Maybe, but it's probably also going to be the userbase causing an extremer form of the Streisand effect. I mean, deleting comments? You might as well wave a red flag and say 'hey nerdy libertarian free-speech guys - please pattern-match onto censorship to be righteously opposed, thanks!' Facebook is a different interface, but also a different userbase with a different set of expectations.
I've certainly learned my lesson about the Streisand effect. With respect to everything else, I think I can manage to not care where they scream so long as they're not doing it anywhere it's visible to an LW user who doesn't make a special effort to see it.
Thank Cthulhu for small favors.
Since you've mentioned this before, here's an offhand idea for how to maybe get some: put an announcement on the sidebar or banner asking for developers (and maybe noting that LW is open source - so it's ok to ask people to work for free), that's visible on every page and that links to a page with your list of wanted features and instructions for how to get involved. There could be a bunch of potential developers that don't even know LW needs them, since the subject has only come up in some comment threads. Maybe you guys have already thought of this or know of a reason it wouldn't work, just wanted to put it out there.
How gnarly is the reddit/lesswrong codebase? $5000 worth sounds terrifying to one with a shaky, Learn Python the Hard Way knowledge of programming and very basic familiarity with html, css and sql. But I'm probably going to be taking 4 hours a day five days a week for a month this summer to try and make myself hirable as a junior programmet this summer and work that valuable would make an awesome portfolio piece, paid or not. It would certainly make one a shoo in for Hacker School.
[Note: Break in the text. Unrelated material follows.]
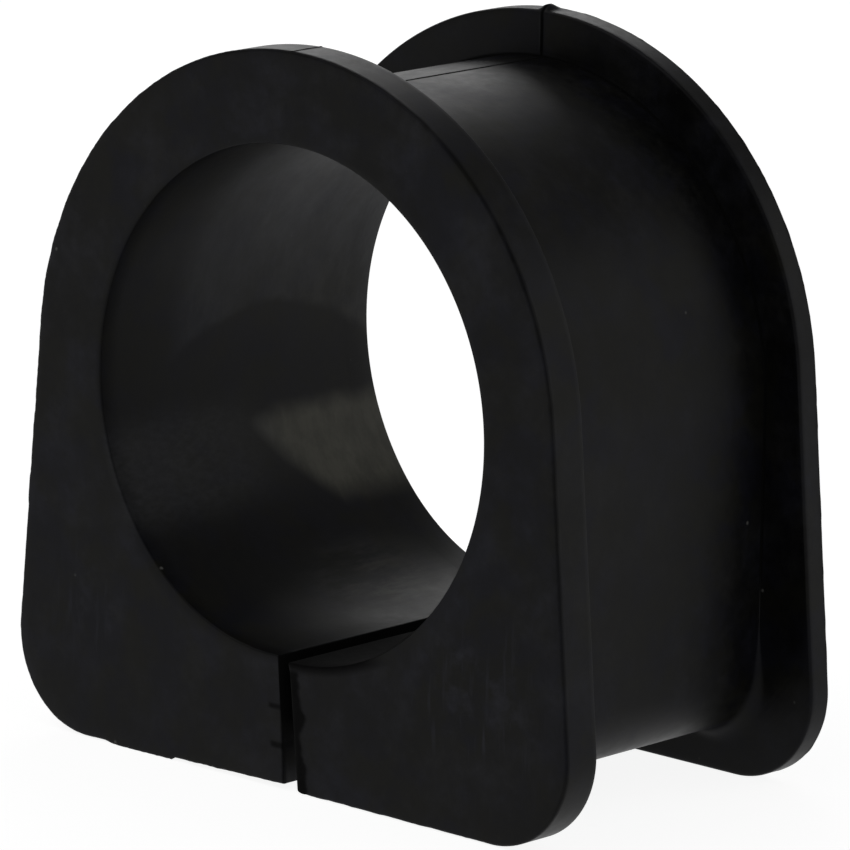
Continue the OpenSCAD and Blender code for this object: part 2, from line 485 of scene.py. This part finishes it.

Some people who work professionally with Python found it too difficult. I tried to find someone who would be able to make a few small changes so that I can use it for my website... but at this moment I believe that rewriting the whole thing from scratch would be at least 10 times easier.
...it's probably gnarlier than a month of work when you've just read one book on Python, I'm afraid.
Responding to a deleted comment is a bit weird. Knowing what was there beforehand, you could have quoted some of the non-objectionable part.
I so love your sarcasm when it is directed at someone else.
Trivial inconvenience is a feature not a bug. I mentioned it explicitly when arguing for this system to be adopted for the early days of the blog. I may be wrong, but I think it acts as a filter for those who can't be bothered to expend the small amount of effort in reply. This correlates with a less useful reply.
This is not an encyclopedia gwern.
Yet, it is a group blog. Why, that sounds like my other example...
The one post I sent to OB was rejected. (Which it deserved to be, since in retrospect it was pretty poor.)